La diaspora contre la normalisation des relations

La diaspora arménienne, en Europe ou aux Etats-Unis, s’oppose, quant à elle, violemment au protocole.

Selon une information de l’agence Arminfo, basée à Erivan, le président de la Fédération arménienne de Suède, Vahagn Avediyan, a déclaré que ce protocole « déchire » les relations entre l’Arménie et sa diaspora. Il a notamment demandé à cette dernière de cesser de financer l’Arménie.

D’ailleurs, il voit le retard dans la signature de protocole comme un message de la part du pouvoir arménien pour dire ses hésitations à sa diaspora.

Le président du Comité national arménien d’Amérique (ANCA), Ken Hachikian, a déclaré, quant à lui, que le protocole ne représentait que les intérêts turcs. « Tous les Arméniens d’Amérique et ANCA vont continuer à faire des efforts pour la justice », a ajouté Ken Hachikian. Se voulant le défenseur des droits des Arméniens et de l’« indépendance » du Haut-Karabagh, il a présenté le protocole comme une manœuvre turque pour contrer les revendications arméniennes à propos des évènements de 1915.

Aux Etats-Unis, un groupe de députés a déclaré partager les inquiétudes des Arméniens des Etats-Unis à propos de la constitution d’une commission historique d’enquête sur les événements de 1915. La principale crainte de l’ACNA est que ces événements soient sacrifiés au nom d’un souci de rétablissement de relations diplomatiques entre la Turquie et l’Arménie.

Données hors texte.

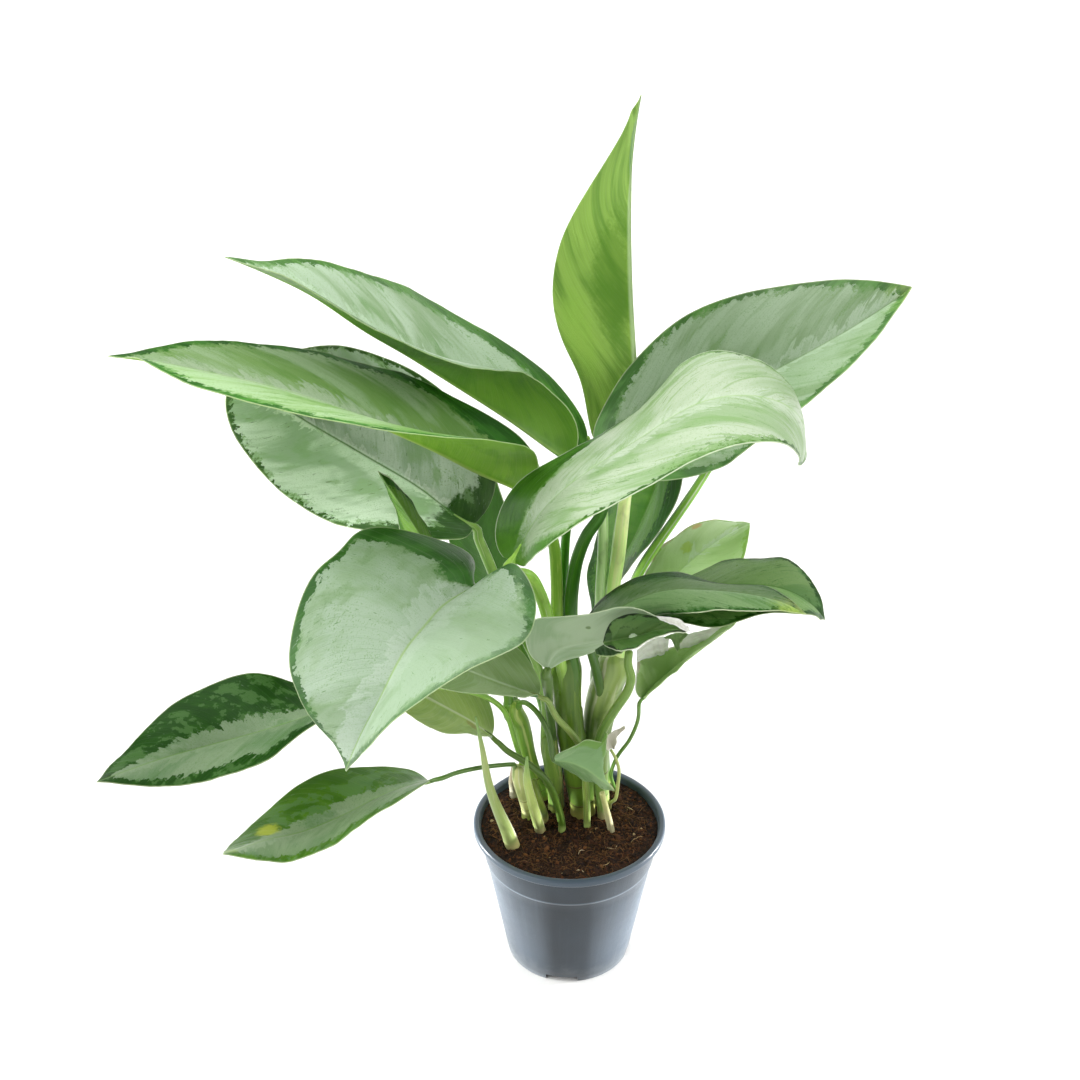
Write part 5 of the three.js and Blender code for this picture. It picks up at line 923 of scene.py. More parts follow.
# colours and habit of each blade
LOOKS = {
    "leaf_top_upright": dict(vein_u=0.14, under="abd261", under2="76a33c", under_rib="c4dba7", glow="bce65f", through=0.4, silver="7fa05e",
        dark="3f6b26", edge="d6e6a8", ridge=1.7, pleat=0.1, rib_w=0.9, edge_amt=0.4, gain=0.95, sweep=(0.7, 0.8), period=7.0, under_spots=((0.5, 0.25,
        0.2, 0.3, "5c8f22", 0.55), (0.3, 0.75, 0.16, 0.25, "a9d65a", 0.5), (0.86, 0.5, 0.06, 0.5, "b4d878", 0.5))),
    "leaf_right_back": dict(silver="a5bf9c", silver2="8ba97c", pale="bdd3b7", pale_w=5.0, dark="3f6f2c", dark2="5d9444", mid="719b5a", margin=3.0,
        margin_base=13.0, margin_tip=5.0, feather=3.2, flecks=0.45, base_dark=0.12, rib="83a860", rib_amt=0.35, yellow=0.3, yellow_t=0.95,
        right_tone=1.184, left_tone=0.907, bulge=0.25, sweep=(0.6, 0.7)),
    "leaf_front_arch": dict(silver="bdcdb2", silver2="9bb78a", pale="c5d4bd", pale_w=6.0, dark="2e6013", dark2="457820", mid="82aa66", margin=2.0,
        margin_base=5.0, margin_tip=3.0, feather=3.0, flecks=0.8, base_dark=0.02, streak=0.6, through=0.22, rib="9cc07c", rib_amt=0.5, edge="e6f2d4",
        edge_amt=0.7, bulge=0.3, gain=0.92, sweep=(0.75, 0.85), mottle=0.4, wide=((-1, 0.0, 0.06, 0.2, 0.36, 15.0),), spots=((0.0, 0.0, 0.09, 1.4,
        "568c28", 0.9), (0.14, 0.98, 0.12, 0.3, "55902c", 0.8)), left_tone=0.976, right_tone=1.025),
    "leaf_left_top": dict(silver="b7cfb1", silver2="93b185", pale="c8dfc2", pale_w=6.0, dark="376e1e", dark2="538f2e", margin=3.6, margin_base=11.0,
        feather=3.0, flecks=0.5, under="73a533", under2="5f9428", under_rib="92bb56", wide=((1, 0.0, 0.1, 0.4, 0.65, 4.0),), base_dark=0.08,
        glow="9bd33f", bulge=0.3, gain=0.88, sweep=(0.6, 0.7), mid="77a263"),
    "leaf_left_mid": dict(silver="a6c494", silver2="84ac62", pale="b8ceac", pale_w=5.0, dark="2a601a", dark2="42822a", margin=3.8, margin_base=15.0,
        feather=3.6, flecks=0.45, under="7ead39", under2="6c9b2e", under_rib="a2bd62", left_tone=1.36, right_tone=0.85, base_dark=0.15, wide=((1, 0.0,
        0.1, 0.3, 0.6, 5.0),), glow="9bc339", bulge=0.3, gain=0.8, sweep=(0.6, 0.7), mid="6c9c4c", shine=0.06, coat=0.0),
    "leaf_left_wide": dict(silver="cee0ca", silver2="a1bc9a", pale="e2eedd", pale_w=2.0, dark="315723", dark2="4a7036", mid="8fb37d", margin=2.2,
        margin_base=15.0, feather=4.0, flecks=0.8, rib="4c7f38", rib_amt=0.75, base_dark=0.1, mottle=0.6, bulge=0.8, pleat=0.45, gain=1.0,
        left_tone=1.351, right_tone=0.74),
    "leaf_front_heart": dict(silver="a7bea4", silver2="95b08c", pale="b7cab6", pale_w=11.0, dark="2f6021", dark2="447930", mid="7c9f6b", margin=4.0,
        margin_base=8.0, margin_tip=5.0, feather=3.8, flecks=0.5, rib="a5c67e", rib_w=0.8, rib_amt=0.7, base_dark=0.0, mottle=0.45, bulge=0.2,
        left_tone=1.145, sweep=(0.12, 0.22), period=9.0, wide=((1, 0.0, 0.04, 0.16, 0.27, 15.0),), through=0.08, right_tone=1.066, under="86ab62",
        under2="719550", under_rib="b3cb90", glow="a4c86a", spots=((0.5, -0.55, 0.42, 0.55, "a9c2a2", 0.45),)),
    "leaf_low_left_1": dict(silver="8ba37f", silver2="739369", pale="91a885", pale_w=3.0, dark="1a4806", dark2="26590c", mid="5b8549", band=(0.74,
        0.28), margin=2.4, margin_base=3.0, feather=3.0, flecks=0.5, rib="7da45c", base_dark=0.0, islands=0.4, gain=0.7, sweep=(0.3, 0.5), shine=0.1, coat=0.0),
    "leaf_low_left_2": dict(silver="96ae86", silver2="809e70", pale="9fb591", pale_w=3.0, dark="47771b", dark2="62932a", mid="6a935d", band=(0.8,
        0.26), margin=2.0, margin_base=3.0, feather=3.0, flecks=0.5, rib="83aa58", base_dark=0.0, spots=((0.67, 0.42, 0.05, 0.26, "c4cf3e", 0.85),
        (0.95, 0.2, 0.05, 0.6, "a5c455", 0.6)), islands=0.4, gain=0.78, sweep=(0.3, 0.5), shine=0.2, coat=0.0),
    "leaf_spear": dict(silver="7aa844", silver2="6a9a36", dark="2c5c14", dark2="3c7020", mid="497d24", margin=2.0, margin_base=3.0, feather=2.0,
        base_dark=0.0, left_tone=1.2, right_tone=0.85, edge="e2edc8", edge_amt=0.8, flecks=0.2, grain=0.1, through=0.1, under="4f8a28",
        under2="457c22", under_rib="8ab858", pale="c6c890", shine=0.05, coat=0.0),
    "leaf_under_heart_1": dict(under="a8c08c", under2="8fad6e", under_rib="ceddbd", glow="b2d07b", through=0.2, gain=0.85),
    "leaf_under_heart_2": dict(under="bed481", under2="9cbb65", under_rib="f6f6dd", glow="e9ff87", through=0.3, yellow=0.55, yellow_t=0.7,
        yellow_col="b9c64e", gain=0.85, under_spots=((0.18, 0.2, 0.05, 0.22, "9a7a3a", 0.6),)),
    "leaf_right_low_front": dict(silver="90b27b", silver2="78a165", pale="a7c593", pale_w=2.0, dark="215118", dark2="326a23", mid="649252", margin=2.6,
        margin_base=5.0, margin_tip=3.0, feather=3.0, flecks=0.9, rib="6b9350", yellow=0.75, yellow_t=0.88, yellow_col="b4d060", base_dark=0.0,
        edge="dfeac4", edge_amt=0.8, vein=0.5, gain=0.66, sweep=(0.8, 0.9), streak=0.4, wide=((-1, 0.15, 0.35, 0.58, 0.72, 9.0),), left_tone=0.78,
        right_tone=1.283, shine=0.08, coat=0.0),
    "leaf_right_low_back": dict(silver="86ab67", silver2="6d9751", dark="194a0a", dark2="275d12", mid="61914c", margin=3.0, feather=3.0, flecks=0.9,
        rib="557f3c", base_dark=0.0, vein=0.9, rib_amt=0.7, gain=0.72, sweep=(0.6, 0.7), streak=0.4, pale="d3e7d0", left_tone=0.855, right_tone=1.17, shine=0.12, coat=0.0),
    "leaf_right_up_small": dict(silver="d7ecc1", silver2="bcd89b", pale="e6f3e9", pale_w=3.0, dark="95c269", dark2="acd478", mid="c2dfa3", margin=2.0,
        margin_base=3.0, feather=3.0, flecks=0.25, under="a4c670", under2="8cb456", under_rib="b6d288", glow="bfe060", through=0.35, dry=(-1, 0.95,
        "e6e8d4"), base_dark=0.0, gain=1.0, rib_amt=0.3, spots=((0.62, -0.85, 0.04, 0.12, "d6a45a", 0.7), (0.49, -0.38, 0.05, 0.18, "b9d048", 0.6)),
        under_spots=((0.62, -0.85, 0.04, 0.12, "d6a45a", 0.7),), left_tone=0.923, right_tone=1.083),
    "leaf_center_curled": dict(under="a2b894", under2="8ca87f", under_rib="abbf9d", silver="6f9468", silver2="5d8656", edge="dbe8c8", edge_amt=0.8,
        through=0.2, rib_amt=0.2, ridge=0.4, rib_w=0.3, gain=0.95, wave=0.5, hole=((0.655, -0.05, 0.075, 0.36),), under_spots=((0.4, 0.48, 0.012, 0.05,
        "5f7a4a", 0.9),), glow="a1c649"),
    "leaf_center_small": dict(silver="688d4b", silver2="547b3e", dark="11260d", dark2="1b3113", mid="5d8646", margin=1.0, margin_base=2.0, feather=1.4,
        edge="dbe7c6", edge_amt=0.9, ridge=0.3, mottle=0.3, edge_side=1, gain=0.7, through=0.1, hole=((0.34, -0.03, 0.045, 0.13),), pale="f3e7f5",
        left_tone=0.931, right_tone=1.073, shine=0.22, coat=0.0),
    "leaf_right_lower": dict(under="86b05a", under2="74a04a", under_rib="a6c480", silver="c4dea0", silver2="a4c480", dark="a8c880", dark2="b8d490",
        mid="a4c480", dry=(-1, 0.9, "f2f0ea"), flecks=0.3, gain=1.0, margin=0.5, margin_base=0.5, margin_tip=0.5, islands=0.1, pale="cce2b0",
        right_tone=1.0),
    "leaf_small_front": dict(silver="9cbb88", silver2="7fa56c", pale="cad8ad", pale_w=0.0, dark="3f6e38", dark2="55814a", mid="7fa56c", under="86ab58",
        margin=0.3, margin_base=0.3, margin_tip=0.3, feather=0.5, base_dark=0.0, vein=3.5, yellow=0.35, yellow_t=0.93, yellow_col="e0b890", mottle=0.3,
        islands=0.0, gain=0.95, streak=0.5, spots=((0.42, -0.86, 0.34, 0.16, "6f9c3c", 0.75),), left_tone=0.97, right_tone=0.8, grain=0.05, period=3.2),
    "leaf_back_hanging": dict(silver="73b142", silver2="5f9d35", dark="2b6213", dark2="3a7c1d", mid="52912d", under="55853a", under2="467630",
        margin=6.0, gain=0.6, pale="dbffa9", left_tone=1.0, right_tone=0.999, shine=0.15, coat=0.0),
    "leaf_back_left": dict(under="356a0a", under2="2b5d07", under_rib="4c801a", glow="508e13", through=0.25, gain=0.75, silver="5f8f33",
        silver2="4f802a", dark="2f6018", shine=0.15, coat=0.0),
    "leaf_back_right": dict(silver="8fb084", silver2="7a9f6e", dark="2b5a20", dark2="3e702c", margin=4.5, margin_base=14.0, feather=4.0, flecks=0.6,
        bulge=0.25),
}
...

La représentante à Jérusalem de l’association ultranationaliste Hay Dat, Georgette Avagian, a déclaré que la diaspora n’allait pas se taire et que « dorénavant le 24 avril et le 10 octobre sont des jours de deuil car aujourd’hui nous avons perdu nos terres ancestrales et la question de la reconnaissance du génocide a été réduite à néant ».

Du côté turc aussi de nombreuses voies discordantes se font entendre, notamment dans l’extrême droite. Mehmet Sandir, du MHP, Parti d’action nationaliste, a proclamé « jour noir » la journée de signature du protocole. Oktay Vural, vice-président du groupe parlementaire du MHP, espère que le texte de protocole ne viendra pas jusqu’au Parlement ; et au cas où il arriverait, que ce dernier ne le ratifiera pas.